E ancora “la fedeltà alla propria vocazione esige coraggio e fiducia, ma il Signore vuole anche che sappiate unire le vostre forze; siate solleciti gli uni verso gli altri, sostenendovi fraternamente. I momenti di preghiera e di studio in comune, la condivisione delle esigenze della vita e del lavoro sacerdotale sono una parte necessaria della vostra vita. Come è meraviglioso quando vi accogliete vicendevolmente nelle vostre case, con la pace di Cristo nei vostri cuori! Come è importante aiutarvi a vicenda per mezzo della preghiera e con utili consigli e discernimenti! Riservate particolare attenzione alle situazioni di un certo indebolimento degli ideali sacerdotali oppure al fatto di dedicarsi ad attività che non si accordano integralmente con ciò che è proprio di un ministro di Gesù Cristo. Quindi è il momento di assumere, insieme con il calore della fraternità, il fermo atteggiamento del fratello che aiuta il proprio fratello a ‘restare in piedi’”.
“Quanto grande è oggi il bisogno di questa testimonianza!

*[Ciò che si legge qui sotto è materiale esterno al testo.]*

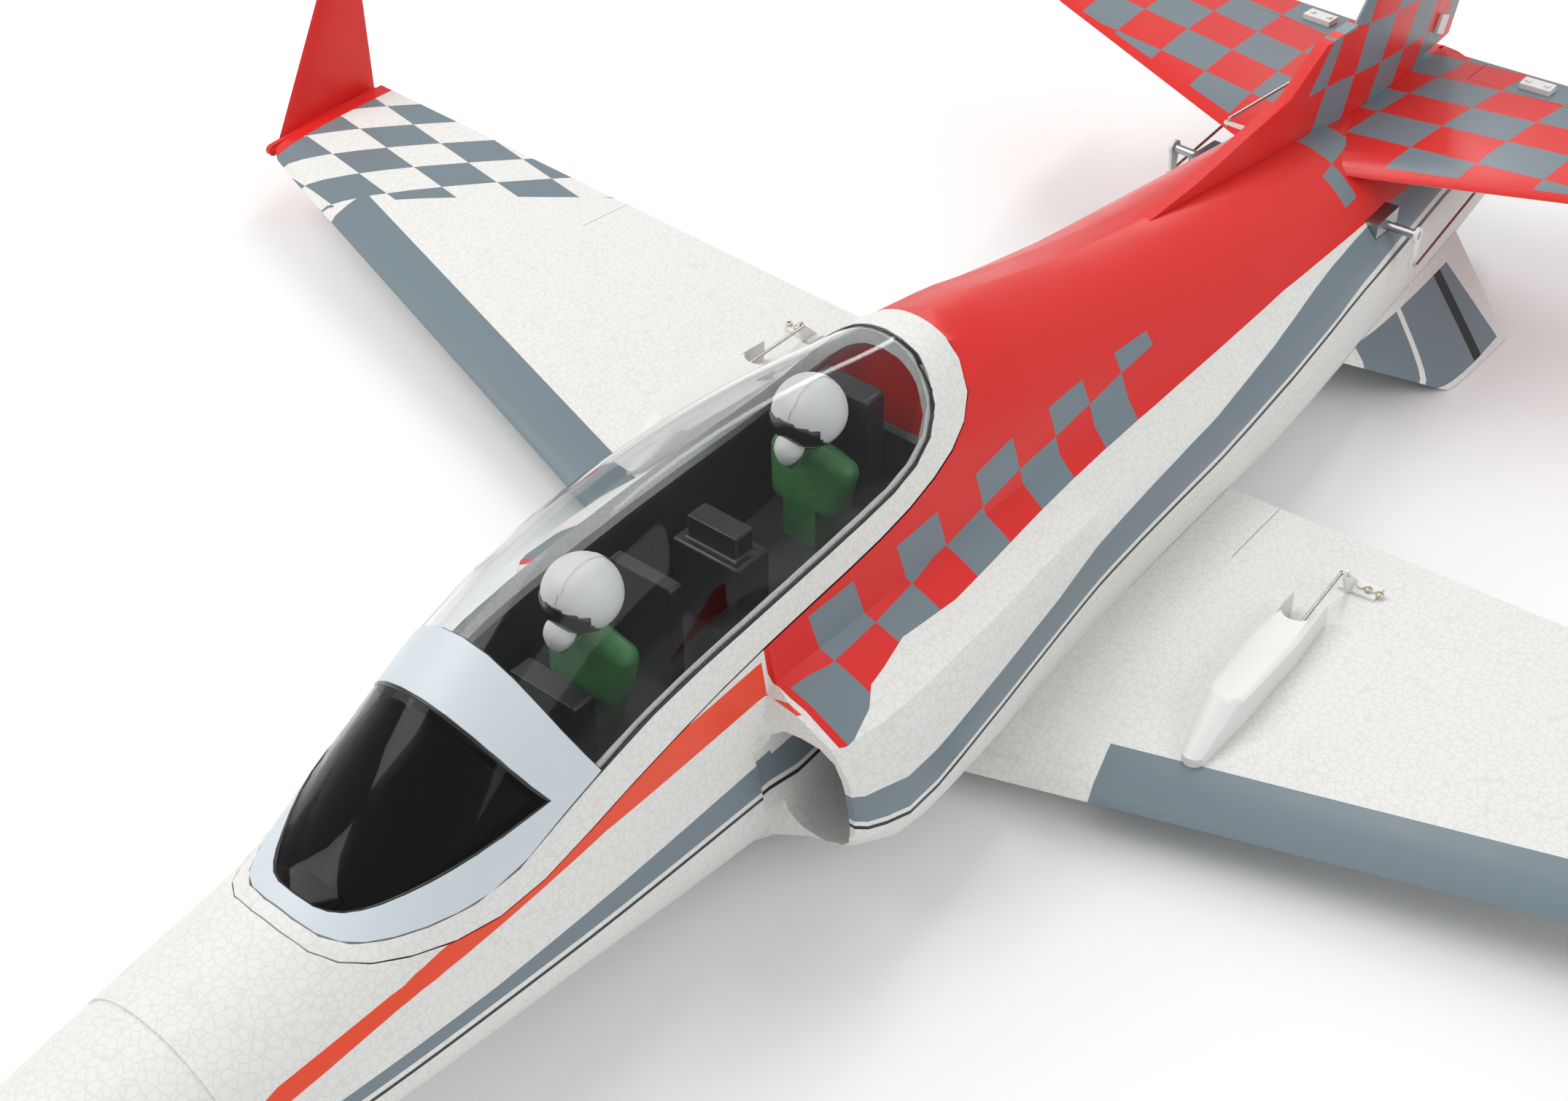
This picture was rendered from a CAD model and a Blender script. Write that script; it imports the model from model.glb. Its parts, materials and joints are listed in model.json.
# %% [markdown]
# A ducted fan model jet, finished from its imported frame. Every CAD node already sits in the
# right place, so this lesson is about looks: bead foam, printed film, clear canopy, pilots.

# %% Load the frame
import bpy, bmesh, json, math
from mathutils import Vector, Matrix


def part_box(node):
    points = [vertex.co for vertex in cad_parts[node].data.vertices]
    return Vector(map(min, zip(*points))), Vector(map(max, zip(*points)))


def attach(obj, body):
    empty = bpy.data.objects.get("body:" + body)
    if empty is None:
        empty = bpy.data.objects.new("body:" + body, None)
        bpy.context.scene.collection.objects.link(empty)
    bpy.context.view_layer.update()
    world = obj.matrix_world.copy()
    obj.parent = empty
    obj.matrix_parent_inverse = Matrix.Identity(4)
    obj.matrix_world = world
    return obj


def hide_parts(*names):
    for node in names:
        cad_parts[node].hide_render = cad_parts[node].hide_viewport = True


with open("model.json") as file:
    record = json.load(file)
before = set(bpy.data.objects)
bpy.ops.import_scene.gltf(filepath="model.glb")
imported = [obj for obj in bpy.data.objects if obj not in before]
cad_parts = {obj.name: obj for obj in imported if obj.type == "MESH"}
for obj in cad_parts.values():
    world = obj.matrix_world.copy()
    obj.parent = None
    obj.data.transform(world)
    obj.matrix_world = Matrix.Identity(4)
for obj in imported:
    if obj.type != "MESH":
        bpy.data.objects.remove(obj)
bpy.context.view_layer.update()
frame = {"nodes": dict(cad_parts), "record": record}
joint_of = {j["name"]: j for j in frame["record"]["behaviour"]["joints"]}
nose_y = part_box("nose_cone")[0][1]
centre_z = joint_of["fan_spin"]["pos_m"][2]

# %% [markdown]
# The camera looks down on the left side of the nose from close by, which is why the nose and
# the near wing run out of view. It has a slightly long lens and no shift.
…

Molti dei nostri fratelli vivono come se non ci fosse un Aldilà, senza preoccuparsi della propria salvezza eterna. Gli uomini sono chiamati ad aderire alla conoscenza e all’amore di Dio, e la Chiesa ha la missione di aiutarli in questa vocazione. Sappiamo bene che Dio è padrone dei suoi doni; e la conversione degli uomini è grazia. Ma siamo responsabili dall’annuncio della fede, della totalità della fede e delle sue esigenze. Cari amici, imitiamo il Curato d’Ars che così pregava il buon Dio: «Concedimi la conversione della mia parrocchia, e io accetto di soffrire tutto ciò che Tu vuoi per il resto della vita». E tutto ha fatto per strappare le persone alla propria tiepidezza per ricondurle all’amore”.